→ **Problem statement**:
Only the lines from the one with "for node in" through the one with "return thing" are to be restated, word for word, with both of them included.

→ **Supplied records**:
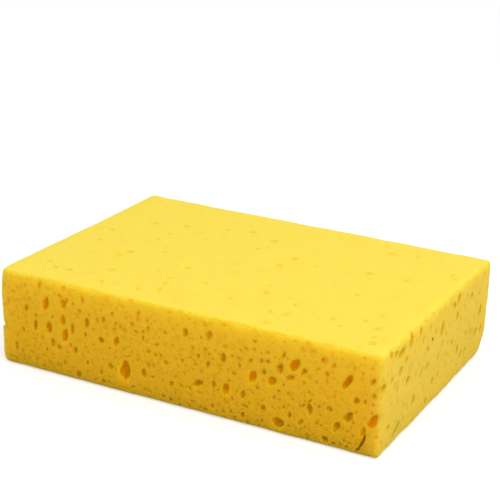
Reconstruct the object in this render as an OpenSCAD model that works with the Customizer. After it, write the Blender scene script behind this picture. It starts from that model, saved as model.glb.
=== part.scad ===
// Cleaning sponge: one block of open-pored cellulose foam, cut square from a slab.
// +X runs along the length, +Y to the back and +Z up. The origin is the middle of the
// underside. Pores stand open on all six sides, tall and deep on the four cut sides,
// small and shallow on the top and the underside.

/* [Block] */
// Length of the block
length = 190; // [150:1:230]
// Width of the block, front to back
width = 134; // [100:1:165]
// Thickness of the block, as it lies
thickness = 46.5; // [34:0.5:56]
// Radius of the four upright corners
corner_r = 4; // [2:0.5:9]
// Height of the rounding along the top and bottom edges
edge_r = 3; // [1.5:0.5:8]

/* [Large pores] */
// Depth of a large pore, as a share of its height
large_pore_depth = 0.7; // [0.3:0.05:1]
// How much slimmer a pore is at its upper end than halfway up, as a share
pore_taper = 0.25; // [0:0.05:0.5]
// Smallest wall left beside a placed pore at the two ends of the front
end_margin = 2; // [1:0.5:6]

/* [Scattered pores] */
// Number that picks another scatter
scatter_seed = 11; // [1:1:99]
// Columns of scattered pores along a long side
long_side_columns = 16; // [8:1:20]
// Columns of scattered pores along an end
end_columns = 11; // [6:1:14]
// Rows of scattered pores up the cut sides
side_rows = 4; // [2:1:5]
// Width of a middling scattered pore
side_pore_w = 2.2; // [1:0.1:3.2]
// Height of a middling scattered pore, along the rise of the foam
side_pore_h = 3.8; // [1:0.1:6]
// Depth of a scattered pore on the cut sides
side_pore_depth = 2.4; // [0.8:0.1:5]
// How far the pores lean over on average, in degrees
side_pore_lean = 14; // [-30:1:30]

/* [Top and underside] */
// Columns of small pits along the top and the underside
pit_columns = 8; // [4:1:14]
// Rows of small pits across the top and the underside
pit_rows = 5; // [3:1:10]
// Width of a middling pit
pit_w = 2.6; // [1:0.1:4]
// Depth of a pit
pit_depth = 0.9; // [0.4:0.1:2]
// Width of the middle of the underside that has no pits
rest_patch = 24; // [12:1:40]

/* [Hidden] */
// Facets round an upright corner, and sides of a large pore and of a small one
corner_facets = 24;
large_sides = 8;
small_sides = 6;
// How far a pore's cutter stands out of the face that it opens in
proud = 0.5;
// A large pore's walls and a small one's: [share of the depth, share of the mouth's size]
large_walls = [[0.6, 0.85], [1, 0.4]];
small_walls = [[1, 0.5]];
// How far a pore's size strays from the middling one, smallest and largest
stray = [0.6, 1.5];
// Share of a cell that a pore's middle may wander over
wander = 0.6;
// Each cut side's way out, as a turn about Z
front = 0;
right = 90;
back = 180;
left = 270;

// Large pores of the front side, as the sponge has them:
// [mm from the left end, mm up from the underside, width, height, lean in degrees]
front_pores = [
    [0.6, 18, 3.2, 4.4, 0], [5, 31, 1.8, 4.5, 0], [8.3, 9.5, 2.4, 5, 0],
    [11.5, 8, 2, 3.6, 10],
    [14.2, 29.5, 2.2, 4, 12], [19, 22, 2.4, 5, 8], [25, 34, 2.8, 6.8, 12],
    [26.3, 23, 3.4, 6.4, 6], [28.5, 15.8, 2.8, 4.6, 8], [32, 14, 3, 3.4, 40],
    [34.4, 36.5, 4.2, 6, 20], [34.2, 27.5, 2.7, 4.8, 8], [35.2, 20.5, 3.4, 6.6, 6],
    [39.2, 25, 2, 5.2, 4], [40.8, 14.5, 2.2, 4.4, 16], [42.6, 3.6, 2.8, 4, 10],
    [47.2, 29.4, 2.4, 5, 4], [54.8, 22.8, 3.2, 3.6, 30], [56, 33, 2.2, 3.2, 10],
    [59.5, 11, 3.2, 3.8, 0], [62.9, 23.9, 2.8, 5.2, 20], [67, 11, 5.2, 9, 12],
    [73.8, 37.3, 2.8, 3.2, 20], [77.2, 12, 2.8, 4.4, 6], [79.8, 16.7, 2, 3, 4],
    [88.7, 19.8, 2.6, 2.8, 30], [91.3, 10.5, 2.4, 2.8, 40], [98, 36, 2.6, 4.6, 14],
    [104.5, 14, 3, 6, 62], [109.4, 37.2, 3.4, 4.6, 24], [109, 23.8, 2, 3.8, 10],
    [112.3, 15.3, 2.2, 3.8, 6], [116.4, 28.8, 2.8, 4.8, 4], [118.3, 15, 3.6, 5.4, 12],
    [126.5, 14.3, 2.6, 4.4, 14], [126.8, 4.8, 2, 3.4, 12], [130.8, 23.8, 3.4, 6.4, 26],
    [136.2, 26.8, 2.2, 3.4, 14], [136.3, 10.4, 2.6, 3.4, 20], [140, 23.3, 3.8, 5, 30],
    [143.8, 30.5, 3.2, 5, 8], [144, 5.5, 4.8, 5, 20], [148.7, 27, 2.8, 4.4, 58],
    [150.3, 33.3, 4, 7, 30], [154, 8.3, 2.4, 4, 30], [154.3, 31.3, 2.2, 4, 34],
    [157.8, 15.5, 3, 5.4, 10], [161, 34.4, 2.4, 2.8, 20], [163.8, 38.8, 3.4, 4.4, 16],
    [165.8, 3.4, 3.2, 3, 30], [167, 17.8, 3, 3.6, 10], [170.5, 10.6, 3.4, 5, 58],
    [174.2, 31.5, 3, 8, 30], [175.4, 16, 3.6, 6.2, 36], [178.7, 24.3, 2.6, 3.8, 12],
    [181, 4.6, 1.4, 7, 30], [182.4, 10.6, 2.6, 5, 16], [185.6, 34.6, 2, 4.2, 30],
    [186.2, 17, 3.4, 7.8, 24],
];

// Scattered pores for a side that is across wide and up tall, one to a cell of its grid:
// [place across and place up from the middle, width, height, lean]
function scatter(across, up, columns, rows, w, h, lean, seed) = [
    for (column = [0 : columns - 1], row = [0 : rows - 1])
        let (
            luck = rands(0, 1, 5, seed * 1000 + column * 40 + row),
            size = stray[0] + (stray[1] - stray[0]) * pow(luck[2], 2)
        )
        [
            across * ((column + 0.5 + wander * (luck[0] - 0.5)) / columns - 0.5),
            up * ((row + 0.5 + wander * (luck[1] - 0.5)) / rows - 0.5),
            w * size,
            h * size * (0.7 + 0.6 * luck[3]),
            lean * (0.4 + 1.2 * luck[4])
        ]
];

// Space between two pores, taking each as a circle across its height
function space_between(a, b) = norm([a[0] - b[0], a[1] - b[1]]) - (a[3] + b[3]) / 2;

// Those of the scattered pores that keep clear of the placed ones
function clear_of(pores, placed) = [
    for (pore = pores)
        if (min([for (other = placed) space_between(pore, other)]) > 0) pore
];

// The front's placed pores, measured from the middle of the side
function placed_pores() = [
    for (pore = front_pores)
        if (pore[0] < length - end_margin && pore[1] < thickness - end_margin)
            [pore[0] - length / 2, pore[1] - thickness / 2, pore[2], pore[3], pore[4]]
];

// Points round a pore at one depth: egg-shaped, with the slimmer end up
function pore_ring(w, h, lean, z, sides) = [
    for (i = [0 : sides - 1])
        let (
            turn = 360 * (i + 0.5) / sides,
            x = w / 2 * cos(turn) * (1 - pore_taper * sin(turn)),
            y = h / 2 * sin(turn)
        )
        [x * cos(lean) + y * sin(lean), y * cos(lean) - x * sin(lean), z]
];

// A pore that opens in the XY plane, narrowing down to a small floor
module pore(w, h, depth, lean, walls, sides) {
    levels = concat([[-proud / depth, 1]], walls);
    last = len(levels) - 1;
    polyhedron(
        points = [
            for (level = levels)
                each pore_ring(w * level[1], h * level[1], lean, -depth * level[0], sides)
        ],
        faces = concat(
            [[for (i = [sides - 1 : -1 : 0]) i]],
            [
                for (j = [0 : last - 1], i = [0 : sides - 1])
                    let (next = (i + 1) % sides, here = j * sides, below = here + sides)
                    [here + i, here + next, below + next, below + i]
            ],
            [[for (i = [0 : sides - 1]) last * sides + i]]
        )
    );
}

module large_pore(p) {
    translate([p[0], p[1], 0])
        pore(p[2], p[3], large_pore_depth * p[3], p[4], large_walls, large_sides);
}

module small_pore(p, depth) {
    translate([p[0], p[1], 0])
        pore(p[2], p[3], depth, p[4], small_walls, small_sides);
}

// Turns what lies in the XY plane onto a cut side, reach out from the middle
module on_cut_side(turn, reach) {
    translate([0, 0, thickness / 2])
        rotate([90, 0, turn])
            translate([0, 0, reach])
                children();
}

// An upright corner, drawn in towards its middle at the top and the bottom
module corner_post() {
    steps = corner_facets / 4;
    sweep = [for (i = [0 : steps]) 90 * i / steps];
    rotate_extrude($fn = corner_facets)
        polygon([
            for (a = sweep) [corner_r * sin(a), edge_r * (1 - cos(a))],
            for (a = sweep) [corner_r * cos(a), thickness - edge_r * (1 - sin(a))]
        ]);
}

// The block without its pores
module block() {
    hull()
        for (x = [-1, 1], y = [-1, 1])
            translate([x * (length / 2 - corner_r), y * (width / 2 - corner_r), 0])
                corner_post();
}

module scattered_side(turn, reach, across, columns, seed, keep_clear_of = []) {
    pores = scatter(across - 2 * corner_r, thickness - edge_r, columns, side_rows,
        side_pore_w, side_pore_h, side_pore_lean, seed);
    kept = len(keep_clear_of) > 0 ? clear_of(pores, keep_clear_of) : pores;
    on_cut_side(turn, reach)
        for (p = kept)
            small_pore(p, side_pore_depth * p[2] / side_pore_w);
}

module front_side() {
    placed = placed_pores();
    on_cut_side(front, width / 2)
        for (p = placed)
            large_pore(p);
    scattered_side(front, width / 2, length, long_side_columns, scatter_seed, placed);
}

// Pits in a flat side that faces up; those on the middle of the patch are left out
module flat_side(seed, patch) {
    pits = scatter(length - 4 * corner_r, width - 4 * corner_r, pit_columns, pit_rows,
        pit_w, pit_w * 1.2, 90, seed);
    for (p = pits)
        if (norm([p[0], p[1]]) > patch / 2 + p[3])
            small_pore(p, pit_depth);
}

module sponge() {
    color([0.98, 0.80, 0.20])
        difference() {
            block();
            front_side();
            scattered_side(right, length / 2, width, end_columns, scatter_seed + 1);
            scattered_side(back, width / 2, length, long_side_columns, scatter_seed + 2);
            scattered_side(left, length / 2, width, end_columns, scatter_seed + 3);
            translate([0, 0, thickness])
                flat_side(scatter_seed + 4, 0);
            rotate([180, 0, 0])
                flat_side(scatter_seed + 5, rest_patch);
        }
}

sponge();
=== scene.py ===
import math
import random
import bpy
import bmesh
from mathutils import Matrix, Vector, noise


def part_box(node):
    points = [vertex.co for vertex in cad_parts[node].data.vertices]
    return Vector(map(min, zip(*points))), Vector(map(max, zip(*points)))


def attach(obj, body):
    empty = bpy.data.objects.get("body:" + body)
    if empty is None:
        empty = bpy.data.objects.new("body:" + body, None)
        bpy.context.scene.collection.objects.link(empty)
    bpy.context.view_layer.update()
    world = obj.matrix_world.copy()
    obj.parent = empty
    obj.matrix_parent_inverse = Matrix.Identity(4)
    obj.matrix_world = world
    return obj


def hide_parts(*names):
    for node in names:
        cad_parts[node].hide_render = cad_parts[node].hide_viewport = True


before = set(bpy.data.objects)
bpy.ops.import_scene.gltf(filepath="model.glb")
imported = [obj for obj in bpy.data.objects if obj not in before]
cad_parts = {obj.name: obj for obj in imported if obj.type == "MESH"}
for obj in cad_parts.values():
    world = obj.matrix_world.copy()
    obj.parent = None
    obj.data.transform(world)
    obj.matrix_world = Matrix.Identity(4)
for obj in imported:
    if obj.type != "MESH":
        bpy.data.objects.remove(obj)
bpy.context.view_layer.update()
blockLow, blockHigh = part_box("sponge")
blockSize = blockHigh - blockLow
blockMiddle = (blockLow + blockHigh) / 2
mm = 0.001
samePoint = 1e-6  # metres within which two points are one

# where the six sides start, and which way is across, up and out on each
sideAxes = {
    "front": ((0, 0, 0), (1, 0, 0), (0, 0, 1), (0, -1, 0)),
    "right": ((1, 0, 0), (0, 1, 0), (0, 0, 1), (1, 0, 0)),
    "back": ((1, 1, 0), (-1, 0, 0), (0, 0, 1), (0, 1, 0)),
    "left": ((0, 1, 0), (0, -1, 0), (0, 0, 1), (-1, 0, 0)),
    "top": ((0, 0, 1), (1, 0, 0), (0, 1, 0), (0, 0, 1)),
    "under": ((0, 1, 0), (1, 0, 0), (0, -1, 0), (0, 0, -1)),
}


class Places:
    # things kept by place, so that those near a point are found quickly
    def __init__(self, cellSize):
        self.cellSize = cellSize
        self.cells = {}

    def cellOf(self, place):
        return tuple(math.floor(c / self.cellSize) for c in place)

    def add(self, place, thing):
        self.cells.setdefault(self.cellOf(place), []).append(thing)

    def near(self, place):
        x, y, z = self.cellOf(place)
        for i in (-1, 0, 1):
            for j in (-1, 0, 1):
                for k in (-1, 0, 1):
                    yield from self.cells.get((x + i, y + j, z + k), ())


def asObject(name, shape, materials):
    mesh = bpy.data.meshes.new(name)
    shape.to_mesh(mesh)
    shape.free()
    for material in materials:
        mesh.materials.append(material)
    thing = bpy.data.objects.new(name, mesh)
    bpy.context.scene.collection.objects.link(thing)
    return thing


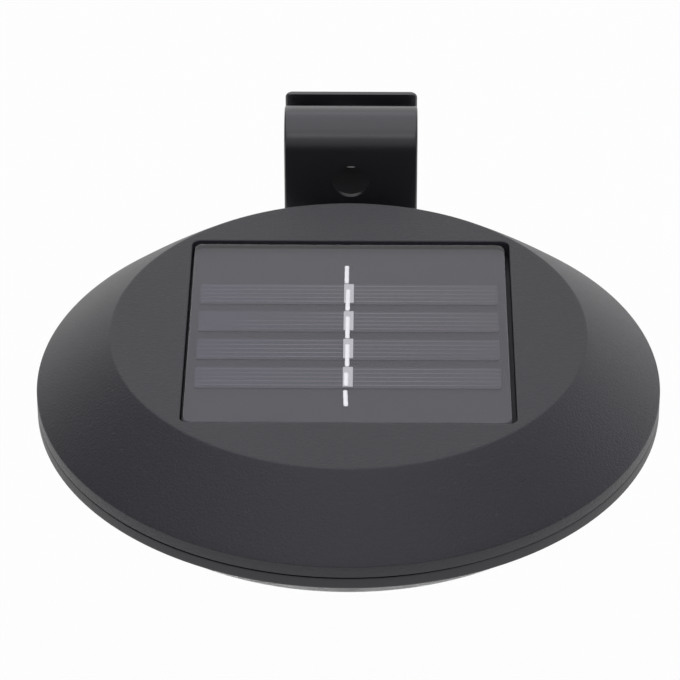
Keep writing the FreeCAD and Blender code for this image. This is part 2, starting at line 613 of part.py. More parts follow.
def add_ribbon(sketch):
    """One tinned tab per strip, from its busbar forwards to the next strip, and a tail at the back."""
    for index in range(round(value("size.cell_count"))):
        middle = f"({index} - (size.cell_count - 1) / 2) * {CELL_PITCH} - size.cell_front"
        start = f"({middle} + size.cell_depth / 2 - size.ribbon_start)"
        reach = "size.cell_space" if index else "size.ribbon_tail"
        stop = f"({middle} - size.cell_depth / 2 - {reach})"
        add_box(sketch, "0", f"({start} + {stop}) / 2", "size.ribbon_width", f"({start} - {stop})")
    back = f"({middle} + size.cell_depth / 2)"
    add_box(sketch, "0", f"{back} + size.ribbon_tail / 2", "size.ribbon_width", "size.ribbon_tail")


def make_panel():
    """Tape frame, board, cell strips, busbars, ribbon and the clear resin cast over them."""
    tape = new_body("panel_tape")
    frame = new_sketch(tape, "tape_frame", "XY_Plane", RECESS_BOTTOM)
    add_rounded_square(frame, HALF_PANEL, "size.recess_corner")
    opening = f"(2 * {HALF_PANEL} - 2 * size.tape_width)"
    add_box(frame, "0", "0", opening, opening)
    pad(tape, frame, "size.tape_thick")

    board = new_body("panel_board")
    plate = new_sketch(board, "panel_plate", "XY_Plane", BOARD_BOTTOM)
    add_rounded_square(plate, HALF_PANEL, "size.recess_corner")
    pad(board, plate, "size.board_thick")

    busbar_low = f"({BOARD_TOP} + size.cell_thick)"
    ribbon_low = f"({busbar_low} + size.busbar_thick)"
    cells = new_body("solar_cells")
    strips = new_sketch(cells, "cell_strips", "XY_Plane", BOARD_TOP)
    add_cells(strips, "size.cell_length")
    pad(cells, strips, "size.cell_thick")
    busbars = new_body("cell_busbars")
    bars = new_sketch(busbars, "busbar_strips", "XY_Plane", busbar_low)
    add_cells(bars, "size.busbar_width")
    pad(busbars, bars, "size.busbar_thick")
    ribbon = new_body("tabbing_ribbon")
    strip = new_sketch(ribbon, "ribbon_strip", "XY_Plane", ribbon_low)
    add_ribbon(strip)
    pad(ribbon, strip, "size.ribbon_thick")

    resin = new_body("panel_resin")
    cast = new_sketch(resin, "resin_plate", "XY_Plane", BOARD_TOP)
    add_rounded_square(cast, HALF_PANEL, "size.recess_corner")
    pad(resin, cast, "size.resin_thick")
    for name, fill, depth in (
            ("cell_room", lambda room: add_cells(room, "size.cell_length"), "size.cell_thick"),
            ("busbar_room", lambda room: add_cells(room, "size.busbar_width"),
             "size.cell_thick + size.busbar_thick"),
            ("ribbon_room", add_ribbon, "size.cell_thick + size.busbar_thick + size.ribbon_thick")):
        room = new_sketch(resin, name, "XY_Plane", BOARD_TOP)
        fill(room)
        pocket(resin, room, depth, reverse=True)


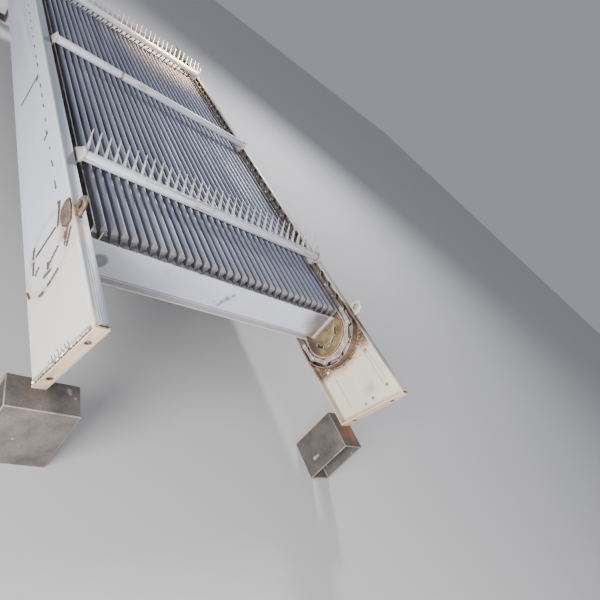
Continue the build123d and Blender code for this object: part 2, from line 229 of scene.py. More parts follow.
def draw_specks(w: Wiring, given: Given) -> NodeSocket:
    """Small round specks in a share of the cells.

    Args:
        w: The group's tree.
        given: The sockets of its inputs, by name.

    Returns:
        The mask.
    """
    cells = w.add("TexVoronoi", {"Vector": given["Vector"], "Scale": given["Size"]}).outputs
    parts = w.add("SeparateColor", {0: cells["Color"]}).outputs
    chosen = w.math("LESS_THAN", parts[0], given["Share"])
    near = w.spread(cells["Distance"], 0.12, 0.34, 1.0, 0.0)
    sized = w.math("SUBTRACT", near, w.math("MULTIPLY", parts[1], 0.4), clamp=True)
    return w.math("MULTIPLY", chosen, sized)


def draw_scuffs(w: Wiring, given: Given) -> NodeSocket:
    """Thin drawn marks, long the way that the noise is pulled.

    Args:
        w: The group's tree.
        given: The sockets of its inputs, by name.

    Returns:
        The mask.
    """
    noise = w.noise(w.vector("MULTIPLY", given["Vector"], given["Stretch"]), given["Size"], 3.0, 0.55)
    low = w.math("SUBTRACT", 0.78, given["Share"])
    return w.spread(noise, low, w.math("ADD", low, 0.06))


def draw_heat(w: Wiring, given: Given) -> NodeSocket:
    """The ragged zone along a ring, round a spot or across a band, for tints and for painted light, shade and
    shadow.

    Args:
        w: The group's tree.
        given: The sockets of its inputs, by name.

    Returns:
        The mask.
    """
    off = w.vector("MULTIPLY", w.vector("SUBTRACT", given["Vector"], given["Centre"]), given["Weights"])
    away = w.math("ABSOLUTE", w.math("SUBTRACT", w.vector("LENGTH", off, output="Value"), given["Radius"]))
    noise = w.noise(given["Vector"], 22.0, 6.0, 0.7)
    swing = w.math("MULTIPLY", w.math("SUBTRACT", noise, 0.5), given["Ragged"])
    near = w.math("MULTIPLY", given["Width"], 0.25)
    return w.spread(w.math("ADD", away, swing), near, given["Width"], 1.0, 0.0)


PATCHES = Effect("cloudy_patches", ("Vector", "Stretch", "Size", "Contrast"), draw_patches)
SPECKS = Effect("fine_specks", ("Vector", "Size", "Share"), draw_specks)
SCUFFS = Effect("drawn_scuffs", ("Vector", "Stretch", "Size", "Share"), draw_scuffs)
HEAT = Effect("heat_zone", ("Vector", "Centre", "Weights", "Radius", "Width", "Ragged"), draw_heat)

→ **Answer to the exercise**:
    for node in names:
        cad_parts[node].hide_render = cad_parts[node].hide_viewport = True


before = set(bpy.data.objects)
bpy.ops.import_scene.gltf(filepath="model.glb")
imported = [obj for obj in bpy.data.objects if obj not in before]
cad_parts = {obj.name: obj for obj in imported if obj.type == "MESH"}
for obj in cad_parts.values():
    world = obj.matrix_world.copy()
    obj.parent = None
    obj.data.transform(world)
    obj.matrix_world = Matrix.Identity(4)
for obj in imported:
    if obj.type != "MESH":
        bpy.data.objects.remove(obj)
bpy.context.view_layer.update()
blockLow, blockHigh = part_box("sponge")
blockSize = blockHigh - blockLow
blockMiddle = (blockLow + blockHigh) / 2
mm = 0.001
samePoint = 1e-6  # metres within which two points are one

# where the six sides start, and which way is across, up and out on each
sideAxes = {
    "front": ((0, 0, 0), (1, 0, 0), (0, 0, 1), (0, -1, 0)),
    "right": ((1, 0, 0), (0, 1, 0), (0, 0, 1), (1, 0, 0)),
    "back": ((1, 1, 0), (-1, 0, 0), (0, 0, 1), (0, 1, 0)),
    "left": ((0, 1, 0), (0, -1, 0), (0, 0, 1), (-1, 0, 0)),
    "top": ((0, 0, 1), (1, 0, 0), (0, 1, 0), (0, 0, 1)),
    "under": ((0, 1, 0), (1, 0, 0), (0, -1, 0), (0, 0, -1)),
}


class Places:
    # things kept by place, so that those near a point are found quickly
    def __init__(self, cellSize):
        self.cellSize = cellSize
        self.cells = {}

    def cellOf(self, place):
        return tuple(math.floor(c / self.cellSize) for c in place)

    def add(self, place, thing):
        self.cells.setdefault(self.cellOf(place), []).append(thing)

    def near(self, place):
        x, y, z = self.cellOf(place)
        for i in (-1, 0, 1):
            for j in (-1, 0, 1):
                for k in (-1, 0, 1):
                    yield from self.cells.get((x + i, y + j, z + k), ())


def asObject(name, shape, materials):
    mesh = bpy.data.meshes.new(name)
    shape.to_mesh(mesh)
    shape.free()
    for material in materials:
        mesh.materials.append(material)
    thing = bpy.data.objects.new(name, mesh)
    bpy.context.scene.collection.objects.link(thing)
    return thing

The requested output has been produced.